This is a
design circuit for Low
Dropout Voltage (LDO) control is a variation of the previously posted 12V LDO
control. It is optimized for charging a 6V lead-acid battery with a 9V solar
panel. Minimum voltage drop is less than 1V. It uses a simple differential
amplifier and series P channel MOSFET linear regulator. This is the figure of
the circuit;
In
this circuit,
the voltage output is adjustable. It may also be applied in two or four cell
lead-acid applications (4V & 8V). It is not recommended for 12V
applications. Max solar panel rating: 50W (8A, 6V nominal) (open circuit
voltage: 9 to 10V). This circuit has output voltage range: 4.7 to 9.8V. While
designed for 8A, 50W, it will function just as well at much lower current
/power. The input voltage exceeds the input voltage by 0.9V when charging at
the maximum rate—the lower, the better. Low Dropout Voltage (LDO) is the catch
phrase for anything under approximately 2V.
U1 is an LM317LZ
TO-92 voltage regulator that is set to put out 3.1V. Low voltage zeners (below
6.2V) are too sloppy to use as voltage references, so the LM317 is used.
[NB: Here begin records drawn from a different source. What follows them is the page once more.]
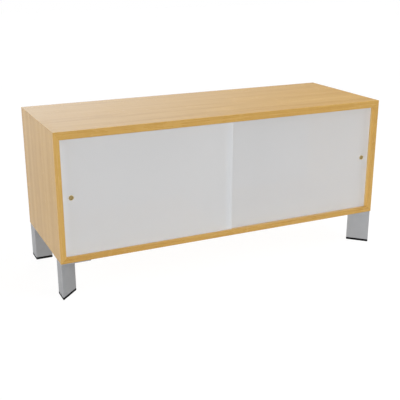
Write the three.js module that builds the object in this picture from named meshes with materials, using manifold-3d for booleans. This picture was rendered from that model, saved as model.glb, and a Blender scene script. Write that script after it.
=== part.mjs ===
// Low cabinet with two frosted sliding doors, standing on four three-sided metal legs.
// Millimetres, +Z up. The origin lies on the floor under the middle of the case.
// The doors face -Y. Pieces of the case are drawn from the middle of its underside.

import * as THREE from 'three';
import { mergeVertices } from 'three/addons/utils/BufferGeometryUtils.js';
import Module from 'manifold-3d';

const wasm = await Module();
wasm.setup();

// Case, outside, and the boards it is folded from
const caseWidth = 1200;
const caseDepth = 430;
const caseHeight = 425;
const topThickness = 25;
const sideThickness = 19;
const bottomThickness = 19;
const boardRounding = 1.5;
const bandThickness = 2;

// Gaps of glued, seated and running fits, and how far a cutter passes its face
const seatGap = 0.1;
const fitGap = 0.3;
const mitreGap = 0.3;
const runningGap = 0.3;
const cutOverrun = 2;

// Loose tongues glued across the four mitres
const tongueThickness = 4;
const tongueWidth = 14;
const tongueEndStop = 25;
const tongueShare = 0.6;

// Back panel, held in a groove that runs round the four boards
const backThickness = 8;
const backSetIn = 6;
const backGrooveDepth = 7;

// Double tracks let into the top and the bottom board
const trackSetback = 10;
const trackWall = 1.5;
const trackDivider = 1.6;
const trackWeb = 1.5;
const slotWidth = 4.6;
const slotLeadIn = 0.5;
const upperSlotDepth = 14;
const lowerSlotDepth = 6;

// Frosted doors, the upper edge lifted into the deeper slot to take them out
const doorThickness = 4;
const doorOverlap = 20;
const doorSideGap = 1;
const doorTopEngagement = 7;
const doorCornerRadius = 1.5;
const doorArris = 0.4;

// Round finger cups, pressed through a hole in each door
const pullFromDoorEdge = 28;
const pullHeight = 212;
const pullFlangeRadius = 8.6;
const pullFlangeThickness = 0.8;
const pullBodyRadius = 7.2;
const pullBackProud = 0.6;
const pullCupRadius = 6.4;
const pullRimBead = 0.3;
const pullCupDepth = 3.6;

// Partition in the middle of the case, behind the doors, on dowels
const partitionThickness = 19;
const partitionSetback = 2;
const partitionRounding = 1;
const dowelRadius = 4;
const dowelLength = 30;
const dowelInBoard = 12;
const dowelChamfer = 1;
const dowelPlaceShares = [0.12, 0.5, 0.88];

// Legs: plate, three-sided tube and plastic foot, set in from the case's corner
const legHeight = 125;
const legInset = 1.5;
const legSide = 60;
const legWall = 2;
const legRounding = 1.5;
const plateSize = 98;
const plateThickness = 3;
const plateCornerRadius = 3;
const footHeight = 8.5;
const footSoleBevel = 0.8;
const footPlugHeight = 16;
const footPlugWall = 2.5;
const footFinReach = 1.2;
const footFinThickness = 1;
const footFinPlaceShares = [0.2, 0.45, 0.7, 0.95];

// Pan head screws that hold the leg plates
const screwShankRadius = 2.25;
const screwInBoard = 13;
const screwTipLength = 4;
const screwHeadRadius = 4.6;
const screwHeadHeight = 3;
const screwHeadRim = 1;
const screwPlaceShares = [[0.88, 0.3], [0.88, 0.88], [0.36, 0.88], [0.56, 0.3]];

// Facets of round work
const smallRoundFacets = 12;
const pullFacets = 32;
const cornerFacets = 3;

// Sizes that follow
const halfWidth = caseWidth / 2;
const halfDepth = caseDepth / 2;
const innerHalfWidth = halfWidth - sideThickness;
const innerWidth = 2 * innerHalfWidth;
const innerTop = caseHeight - topThickness;
const innerHeight = innerTop - bottomThickness;
const backRear = halfDepth - backSetIn;
const backFront = backRear - backThickness;
const trackFront = -halfDepth + trackSetback;
const trackWidth = 2 * trackWall + 2 * slotWidth + trackDivider;
const trackMiddle = trackFront + trackWidth / 2;
const trackPitch = slotWidth + trackDivider;
const upperTrackHeight = upperSlotDepth + trackWeb;
const lowerTrackHeight = lowerSlotDepth + trackWeb;
const doorWidth = (innerWidth - 2 * doorSideGap + doorOverlap) / 2;
const doorBottom = bottomThickness - lowerSlotDepth + runningGap;
const doorHeight = innerTop + doorTopEngagement - doorBottom;
const bandRear = -halfDepth + bandThickness;
const partitionFront = trackFront + trackWidth + partitionSetback;
const partitionDepth = backFront - seatGap - partitionFront;

const sides = [['left', -1], ['right', 1]];
const ends = [['front', -1], ['back', 1]];

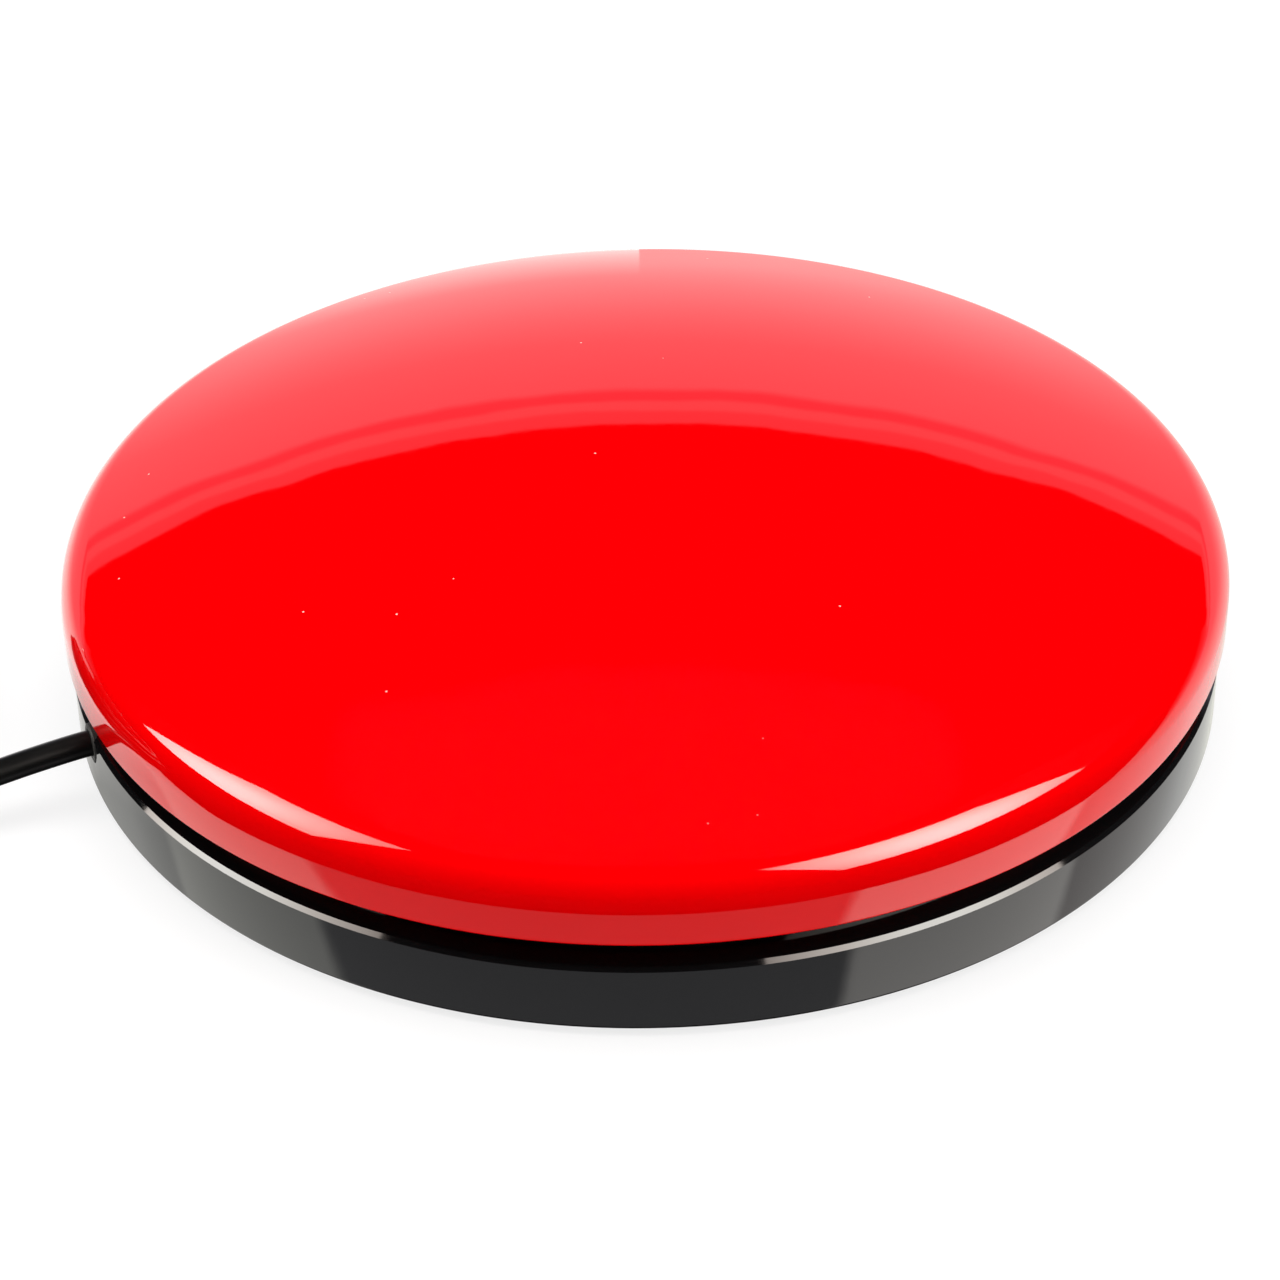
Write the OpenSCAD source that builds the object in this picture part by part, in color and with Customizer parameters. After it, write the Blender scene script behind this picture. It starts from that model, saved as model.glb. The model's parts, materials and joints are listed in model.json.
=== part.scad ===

Q1
& Q2 make up the classic differential amplifier that amplifies the
difference between the reference voltage and the feedback voltage from the arm
of potentiometer R6. The output is taken from the collector of Q2 and drives
the gate of P Channel MOSFET Q3. Differential voltage gain is probably in the
order of 100 to 200. For best performance, I selected Q1 & Q2 for matched
hFE (approx 300). As the feedback voltage increases at the arm of R6, Q2 turns
on harder and steals some of the emitter current away from Q1. The collector
current of Q1 follows the emitter current and drops less voltage across R1 thus
reducing Vgs of Q3 and turning it off. C2 provides frequency compensation to
prevent the amplifier from oscillating.